Trial after trial produced failure after failure; worst of all, the results were random. One produced an acidic pink blob which ate through the table. The next was a chunk so solid nothing could penetrate it. Shan pressed ahead with his trials, waiting for that golden failure that would begin dancing "Hello My Baby ..." before skittering off into the corner or dropping into a lump, but thankfully that didn't happen.

 

It took three days of examination before Shan had a flash of inspiration. Running a series of simulations on the ship's main computer, the answer suddenly became obvious. The problem wasn't the mechanism - it was the memory. Examining the processor, Shan held the functional circuit between two fingers: a small square, 15 by 20 mm, and barely 2 mm thick. It held all the basic patterns for the crew's nutritional requirements by species, and the processing circuitry needed to generate basic food structures. However: although such units could process in zeta-antons, the unit he held was rated to a little over a giga-anton. Regeneration of molecular structures needed a lot of processing intelligence: to do what Shan wanted, these units would need ten times the capacity. At ten credits a unit and with countless dispensers scattered throughout Starfleet, it was a luxury that Command just wouldn't think was that important.

 

Shan smirked evilly. There weren't that many units scattered through the ship, and he was signing the work orders. Buried within a computer upgrade order, the needed chips would be identical in shape and size to the one he held. An upgraded dispenser would be physically indistinguishable from a standard unit.

 

After ordering the parts Shan moved his project to his quarters, focusing his efforts on reprogramming. Within four days his 'meat brick' had evolved into a processed turkey loaf with sufficient texture to be appetizing - at least to someone who liked turkey loaf.
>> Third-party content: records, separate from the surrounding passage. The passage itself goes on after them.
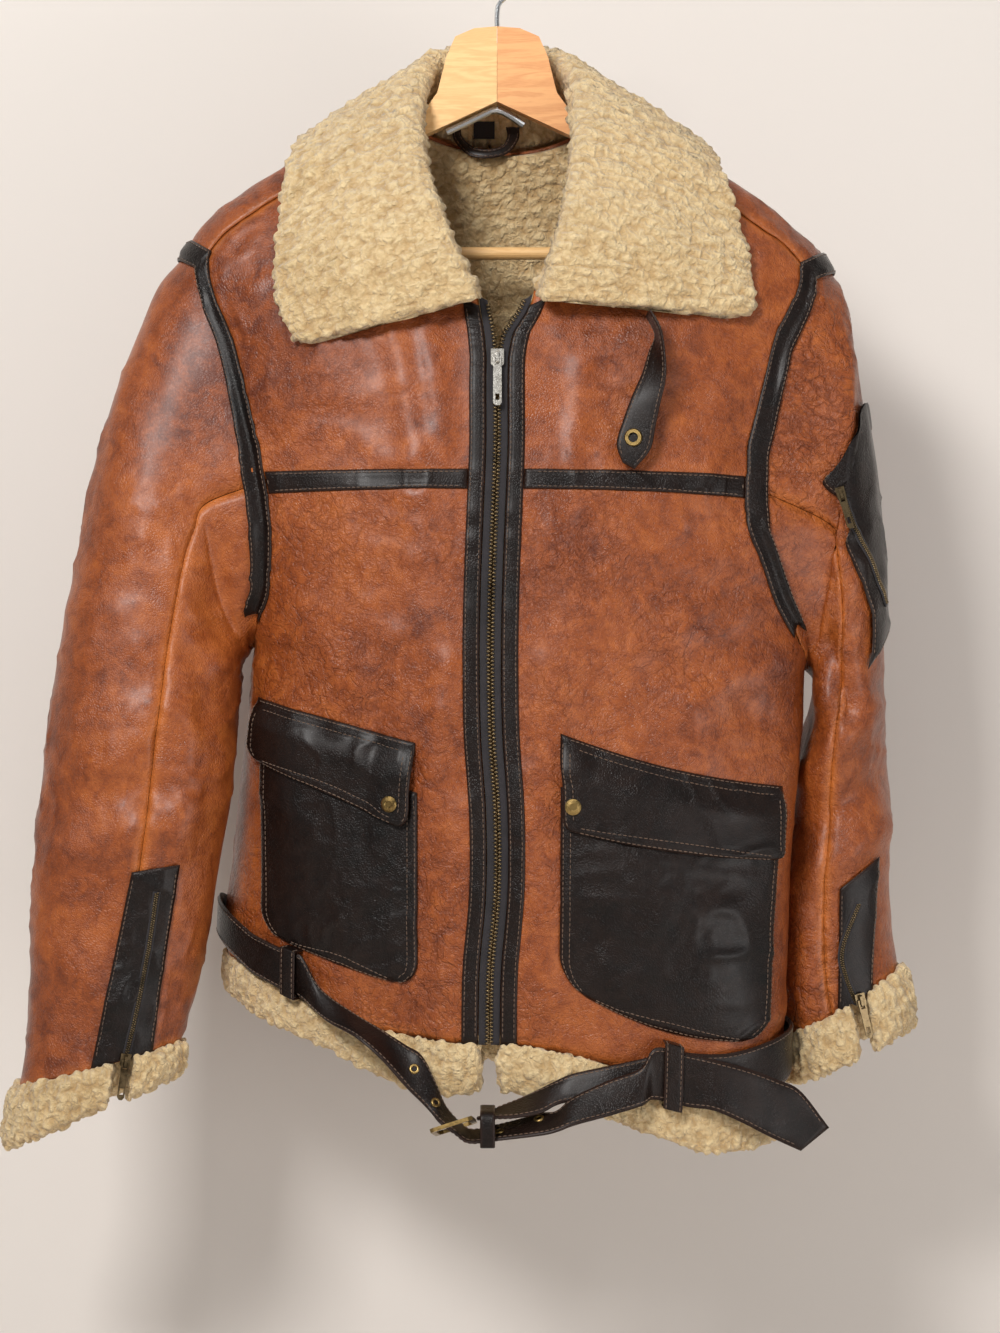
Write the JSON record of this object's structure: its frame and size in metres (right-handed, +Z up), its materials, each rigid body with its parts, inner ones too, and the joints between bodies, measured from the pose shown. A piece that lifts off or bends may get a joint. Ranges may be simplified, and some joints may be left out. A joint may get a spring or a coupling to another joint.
{
  "type": "sherpa-lined leather jacket on a wooden coat hanger",
  "caption": "Leather jacket with a sherpa collar, hem and cuffs, a loose belt, patch pockets and zips, hanging open-necked on a contoured wooden coat hanger.",
  "frame": {"origin": "inside top of the hanger's hook, where it rests on a rail", "axes": "+Z up, -Y the front of the jacket, +X to the right as seen from the front"},
  "size_m": [0.716, 0.2327, 0.9431],
  "materials": {
    "leather_tan": "mottled waxy pull-up leather",
    "leather_dark": "dark glossy creased leather",
    "sherpa": "curly cream pile",
    "zip_tape": "black woven tape with metal teeth",
    "brass": "antique brass",
    "nickel": "worn nickel",
    "wood": "clear varnish",
    "steel": "bright wire"
  },
  "bodies": {
    "jacket": {"front_left_lower": "leather_tan", "front_left_upper": "leather_tan", "front_right_lower": "leather_tan", "front_right_upper": "leather_tan", "back_panel": "leather_tan", "sleeve_left_outer": "leather_tan", "sleeve_left_under": "leather_tan", "sleeve_right_outer": "leather_tan", "sleeve_right_under": "leather_tan", "pocket_left": "leather_dark", "pocket_right": "leather_dark", "pocket_flap_left": "leather_dark", "pocket_flap_right": "leather_dark", "chest_strip_left": "leather_dark", "chest_strip_right": "leather_dark", "placket_strip_left": "leather_dark", "placket_strip_right": "leather_dark", "armhole_strip_left": "leather_dark", "armhole_strip_right": "leather_dark", "cuff_placket_left": "leather_dark", "cuff_placket_right": "leather_dark", "throat_strap": "leather_dark", "arm_pocket": "leather_dark", "belt_back": "leather_dark", "belt_free_run": "leather_dark", "belt_buckle_run": "leather_dark", "belt_loop_left": "leather_dark", "belt_loop_right": "leather_dark", "belt_keeper": "leather_dark", "hanging_loop": "leather_dark", "size_tab": "leather_dark", "sherpa_lining": "sherpa", "hem_sherpa": "sherpa", "cuff_sherpa_left": "sherpa", "cuff_sherpa_right": "sherpa", "collar": "sherpa", "front_zip_left": "zip_tape", "front_zip_right": "zip_tape", "snap_left": "brass", "snap_right": "brass", "throat_strap_eyelet": "brass", "cuff_zip_left": "brass", "cuff_zip_right": "brass", "cuff_zip_left_slider": "brass", "cuff_zip_right_slider": "brass", "arm_pocket_zip": "brass", "arm_pocket_slider": "brass", "belt_buckle": "brass", "front_zip_slider": "nickel", "hanger_left_arm": "wood", "hanger_right_arm": "wood", "hanger_bar": "wood", "hanger_hook": "steel", "hanger_brace": "steel"},
    "front_zip_pull": {"front_zip_pull": "nickel"},
    "cuff_zip_left_pull": {"cuff_zip_left_pull": "brass"},
    "cuff_zip_right_pull": {"cuff_zip_right_pull": "brass"},
    "arm_pocket_pull": {"arm_pocket_pull": "brass"}
  },
  "joints": [
    {"name": "front_zip_pull_hinge", "type": "hinge", "parent": "jacket", "child": "front_zip_pull", "pos_m": [0.0003, -0.09053, -0.32896], "axis": [-1, -0.0007, 0], "range_deg": [0, 150]},
    {"name": "cuff_zip_left_pull_hinge", "type": "hinge", "parent": "jacket", "child": "cuff_zip_left_pull", "pos_m": [-0.2833, -0.08086, -0.86543], "axis": [-0.9584, -0.2492, 0.139], "range_deg": [0, 150]},
    {"name": "cuff_zip_right_pull_hinge", "type": "hinge", "parent": "jacket", "child": "cuff_zip_right_pull", "pos_m": [0.28285, -0.04072, -0.82371], "axis": [-0.9514, -0.1907, -0.2419], "range_deg": [0, 150]},
    {"name": "arm_pocket_pull_hinge", "type": "hinge", "parent": "jacket", "child": "arm_pocket_pull", "pos_m": [0.26402, -0.06806, -0.43131], "axis": [-0.9597, 0.0546, -0.2755], "range_deg": [0, 150]}
  ]
}
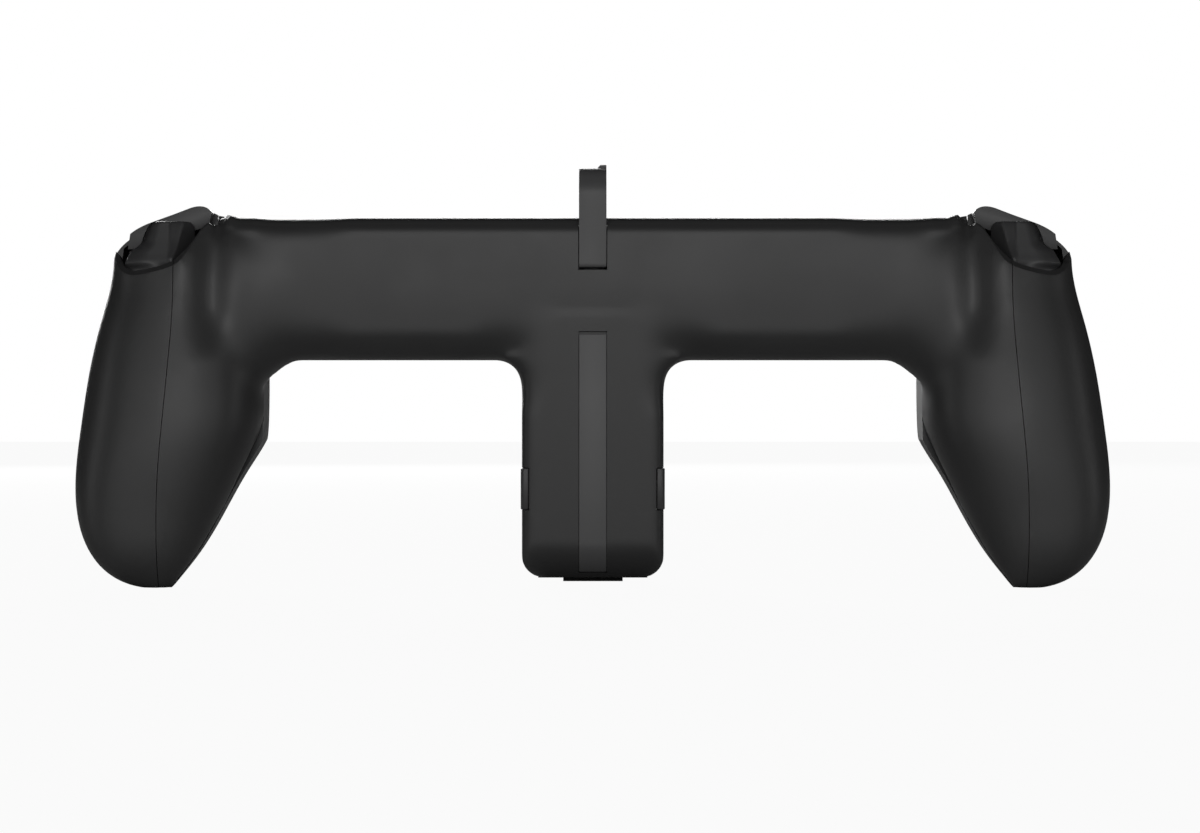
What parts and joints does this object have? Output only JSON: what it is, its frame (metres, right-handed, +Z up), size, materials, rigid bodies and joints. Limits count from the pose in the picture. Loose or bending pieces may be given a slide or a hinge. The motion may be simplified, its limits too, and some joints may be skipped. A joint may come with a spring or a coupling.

Variant flavors were quickly developed including barbeque pork and roast beef, with complementary sauces and gravies. The new processor design could supply these with a reasonable simulation of mashed potatoes. The 'fruit' serving now could resemble grapes in form and texture, with flavors ranging from 'natural' to pomegranite, citrus, or apple. Although not as developed as he would've liked, it was the best he could do with the time he had left. He accepted his results - there would be time to improve the programs further later on.

 

Shan noted the changes in the Engineering records, identifying the reworked dispensers as TXD-58272-CX1. Finally enjoying a dinner from the ship's dispenser, Shan smirked with satisfaction. The crew was certainly in for a surprise when they came back.